The problem is that the lower level non-honours degree awarded with merit often sounded better than a third-class honours degree.

According to a communication to students this month from NTU’s Deputy Provost for Education, Kam Chan Hin, the new nomenclature is meant to "reflect the rising quality of student intake over the years" and would “better reflect and recognise the academic accomplishments of our graduates in an increasingly competitive global employment market”.

The current First-Class Honours will be known as Honours (Highest Distinction), Second-Class (Upper) Honours as Honours (Distinction), and Second-Class (Lower) Honours as Honours (Merit). A Third-Class Honours or a Pass with Merit will become Honours.

The change-over all but acknowledges the stigma currently associated with third-class degrees – an issue that has surfaced in other countries using the same classification system. But the much more complex issue of maintaining quality by changing the grade boundaries has been avoided.

The university said the academic standards and cumulative grade point average scores required to achieve each degree classification will not change.

“This is a small step towards breaking the decades of prejudice against those awarded a lower class of honours degree,” Singapore’s Straits Times newspaper said in an editorial on 12 October. “This former classification did have a negative impact, especially when a student sought to apply to other institutions for further studies.”

The National University of Singapore or NUS had already announced a similar change in 2014 – despite some opposition in academic circles – saying it wanted to “better recognise” its students’ academic successes. The first NUS students graduated with the new style classifications last year.

Tan Eng Chye, deputy president for academic affairs at NUS, who championed the change-over at that university told University World News: “Students who have gone to [study] honours [degrees] are really the cream of our students. To say that they are second class or third class does not sound nice, and that’s why we changed the names.”

Students hide their degree class

In applications and printed visiting cards which often include qualifications, “many students try to hide if they are second class (lower) or third class lower”, leaving off the classification entirely, he said.

The change was “a sensible thing to do; we do not have to stick to old practices”, Tan said, referring to the previous system stemming from the British colonial era. “But we did not change the standards at all. The standards are still based on the GPA [grade point average].”

He added the full transcripts that indicate how well a student has done are available. “Your degree should provide more information to employers and that is what we tried to do.”

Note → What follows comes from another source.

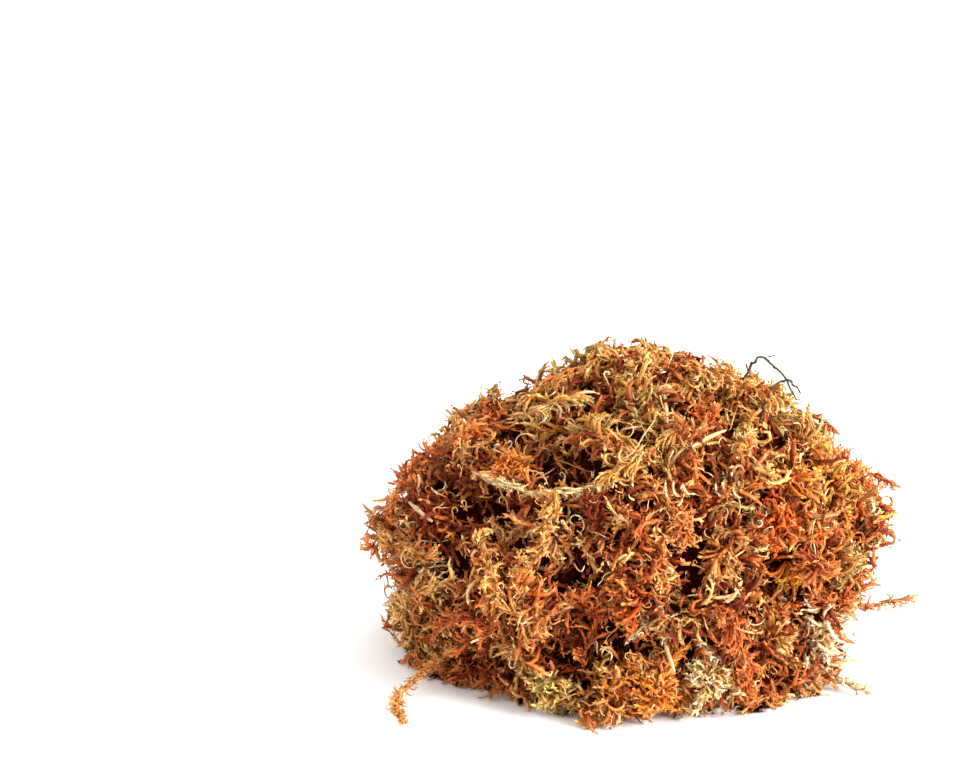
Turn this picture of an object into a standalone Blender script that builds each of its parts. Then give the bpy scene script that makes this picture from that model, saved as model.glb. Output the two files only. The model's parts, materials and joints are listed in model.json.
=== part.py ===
# A loose clump of dried sphagnum moss, torn from a pressed block and set down on a flat surface.
# One tangled mound carries the separate pieces that lie on it: the round heads of shoots, long
# leafy sprigs, sprigs that have strayed onto the surface, bent twigs and bits of straw.
# Metres, +Z up, the front of the clump towards -Y. The origin ends up under the middle of the whole
# clump, in the plane it rests on. The places below are measured before that last small shift.

import math
import random

import bmesh
import bpy
from mathutils import Matrix, Vector
from mathutils.bvhtree import BVHTree

MM = 0.001

# Driving sizes of the mound. Its form is a lumpy ball, drawn out below its widest level so that its
# foot stays broad, and cut off flat where it rests.
MOUND_HALF_WIDTH = 88 * MM
MOUND_HALF_DEPTH = 79 * MM
MOUND_WIDEST_LEVEL = 41 * MM
MOUND_RISE = 67 * MM
MOUND_DROP = 105 * MM
MOUND_FACES = 3000
MOUND_ICO_LEVEL = 6
SHOULDER_DROP = 9 * MM  # the left shoulder is lower than the right
SHOULDER_X = -50 * MM
SHOULDER_WIDTH = 30 * MM

# Tufts fused into the mound: long low lumps, with creases where they meet.
TUFT_COUNT = 150
TUFT_RISE = (2 * MM, 7 * MM)
TUFT_STEEPNESS = 0.055 / MM  # drop below the crest, per square metre of distance from it
TUFT_STRETCH = 0.5  # distance along the tuft counts this much of distance across it
CREASE_FLOOR = -5 * MM
PIT_RADIUS = 9 * MM
PIT_DEPTH = 11 * MM
HIDDEN_PIT_COUNT = 16

# Pointed ends of shoots, on part of the mound's faces.
SPIKE_SHARE = 0.45
SPIKE_REACH = (1 * MM, 3 * MM)
SPIKE_LOWEST = 8 * MM
SPIKE_LEAST_CREST = 0.5 * MM
SPIKE_LEAST_FACE = 14 * MM * MM  # the smallest face that carries a spike

GAP = 0.6 * MM  # air kept between touching pieces
CORNER_GAP = 1.3  # a grown ring's sides come nearer than its corners, so its corners take more air
FLATTEST_CUTTER = 0.7
CUTTER_FOOT = 1 * MM  # the grown mound reaches this far below the surface
LEAST_CUT = 0.12 * MM  # points closer than this are one point after a cut
FRONT_ELEVATION = math.radians(20)  # the front is seen from this far above the surface
FAR = 0.5

# Sprigs: how many sides and rings, and the faces left after trimming.
STRAND_SIDES = 6
STRAND_STEPS = 8
STRAND_FACES = 140
THIN_STEP = 8  # faces given back at a time where thinning would open a piece or push it into another
KNOB = 0.22  # how far the leafy knobs of a shoot stand out, as a share of its radius
SPRIG_SINK = 0.35  # share of a sprig's radius that is bedded in the pile
MOST_BEDDING = 0.6  # how much deeper than that a bump may reach into it

# Heads of shoots: flattened balls with short spikes on their outer half.
HEAD_FACES = 104
HEAD_SINK = 0.15  # the centre lies this share of the radius below the pile's surface
HEAD_FLATNESS = 0.75
HEAD_UNEVENNESS = 0.12
HEAD_SPIKE = 0.25
HEAD_SPIKE_SHARE = 0.6

# Places on the front are (right, up) in millimetres from the origin, seen from FRONT_ELEVATION.
PITS_ON_FRONT = ((-14, 26), (22, 28), (46, 27), (-62, 54), (-45, 84), (-25, 68), (-25, -6), (60, 14), (-14, 4))

# Broad dents that break the round outline: place on the front, radius and depth in mm.
DENTS = (
    ((78, 82), 18, 9),
    ((88, 2), 20, 16),
    ((-58, -14), 24, 15),
    ((-86, 66), 17, 6),
    ((36, 106), 24, 4),
)

# name, place on the front, radius in mm
HEADS_ON_FRONT = (
    ("rust_head_right", (52, 45), 12),
    ("rust_head_low_right", (63, 31), 10),
    ("rust_head_left", (-46, 69), 9),
    ("rust_head_top", (28, 84), 8),
    ("rust_head_foot", (8, -13), 12),
    ("rust_head_middle", (17, 43), 9),
    ("pale_head_foot", (27, -9), 11),
    ("pale_head_side", (80, 33), 9),
    ("pale_head_corner", (72, 3), 11),
    ("gold_head_foot", (-29, -15), 11),
    ("gold_head_top", (2, 102), 9),
    ("gold_head_shoulder", (53, 89), 9),
)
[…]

But Singapore Management University or SMU said it was not intending to make a similar change, away from using Latin classifications common in US universities such as Harvard and Yale.

“We use an established system which is well familiar in the US and very familiar here,” says Lily Kong, provost of SMU, referring to summa cum laude and magna cum laude distinctions adopted by SMU since 2000.

Other Singaporean universities are sticking to the old British-style classification system, which includes the third-class honours degree.

With public-funded universities in Singapore now adopting different nomenclature in issuing degrees, some academics have suggested there may be confusion when students apply for postgraduate studies abroad. Kong defended the universities’ different approaches. Singapore has had at least two systems for at least 17 years when SMU began to use Latin nomenclature, she said.

Other countries, including the UK, have debated scrapping the third-class degree, in part because ‘grade inflation’, allowing two-thirds or more students to be awarded upper-second and first-class degrees, have meant that those awarded lower-second and third-class degrees feel particularly disadvantaged in the competition for jobs compared to the past when first-class degrees were much rarer.